Policy makers need to raise interest rates this week because the central bank is at risk of losing control of inflation expectations, said Camargo, one of the only two economists surveyed by Bloomberg who correctly predicted the central bank’s policy decision for each of the meetings since March.
‘No Benefits’
“If the central bank is really convinced that they will have to increase interest rates in the near future, it is better to start it now than in January or February,” Camargo said. “There is no reason to wait — only costs and no benefits.”
Putting off the increase will force the bank to raise borrowing costs by as much as 250 basis points next year to tame inflation, compared with just 150 basis points if they were to begin acting this month, according to Camargo.
The cost of protecting Brazilian debt against non-payment for five years with credit-default swaps increased 3 basis points Dec. 3 to 106, according to data compiled by CMA. Credit- default swaps pay the buyer face value in exchange for the underlying securities or the cash equivalent should a government or company fail to adhere to its debt agreements.
The real was little changed at 1.6868 per dollar at 9:34 a.m. New York time. The currency has gained 3.4 percent this year, following a rise of 33 percent in 2009.
Reassuring Investors
Brazil may take additional measures to stem gains in the real, after it imposed taxes on foreign fixed-income investors in October, Mantega said in Rio de Janeiro today, without giving more details.
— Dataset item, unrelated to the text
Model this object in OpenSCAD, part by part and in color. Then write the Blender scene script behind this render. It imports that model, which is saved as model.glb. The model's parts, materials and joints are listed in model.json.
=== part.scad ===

Rousseff appointed former Finance Minister Antonio Palocci to be her Cabinet chief on Dec. 3. Palocci, while serving under President Luiz Inacio Lula da Silva from 2003 to 2006, crafted policies that reduced the budget deficit, helping cut the inflation rate from 17.2 percent.
“The government could spring a very positive surprise and announce important fiscal measures,” Octavio de Barros, chief economist at Banco Bradesco SA, wrote in an e-mailed response to questions. “There might not even be a hike in the Selic rate in January. The central bank and the government will speak the same language and there will be greater coordination of the monetary and fiscal policies.”